Task directions:
Write out every line of the material exactly as it appears.
══ Data
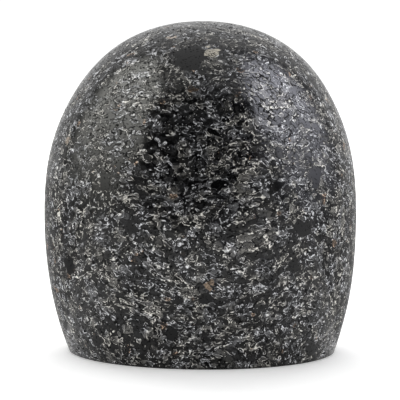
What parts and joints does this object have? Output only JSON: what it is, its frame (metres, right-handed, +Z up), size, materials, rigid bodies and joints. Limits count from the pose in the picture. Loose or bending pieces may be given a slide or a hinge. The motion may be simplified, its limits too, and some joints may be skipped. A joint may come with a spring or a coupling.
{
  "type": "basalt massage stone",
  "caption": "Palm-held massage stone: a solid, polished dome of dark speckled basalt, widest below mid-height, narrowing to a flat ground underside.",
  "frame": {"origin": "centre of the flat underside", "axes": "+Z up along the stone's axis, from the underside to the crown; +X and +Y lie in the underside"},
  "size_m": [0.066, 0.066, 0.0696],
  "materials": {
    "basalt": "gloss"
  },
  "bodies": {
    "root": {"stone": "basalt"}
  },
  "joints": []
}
════
Exercise response:
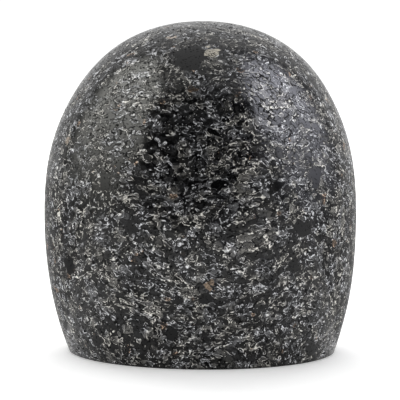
What parts and joints does this object have? Output only JSON: what it is, its frame (metres, right-handed, +Z up), size, materials, rigid bodies and joints. Limits count from the pose in the picture. Loose or bending pieces may be given a slide or a hinge. The motion may be simplified, its limits too, and some joints may be skipped. A joint may come with a spring or a coupling.
{
  "type": "basalt massage stone",
  "caption": "Palm-held massage stone: a solid, polished dome of dark speckled basalt, widest below mid-height, narrowing to a flat ground underside.",
  "frame": {"origin": "centre of the flat underside", "axes": "+Z up along the stone's axis, from the underside to the crown; +X and +Y lie in the underside"},
  "size_m": [0.066, 0.066, 0.0696],
  "materials": {
    "basalt": "gloss"
  },
  "bodies": {
    "root": {"stone": "basalt"}
  },
  "joints": []
}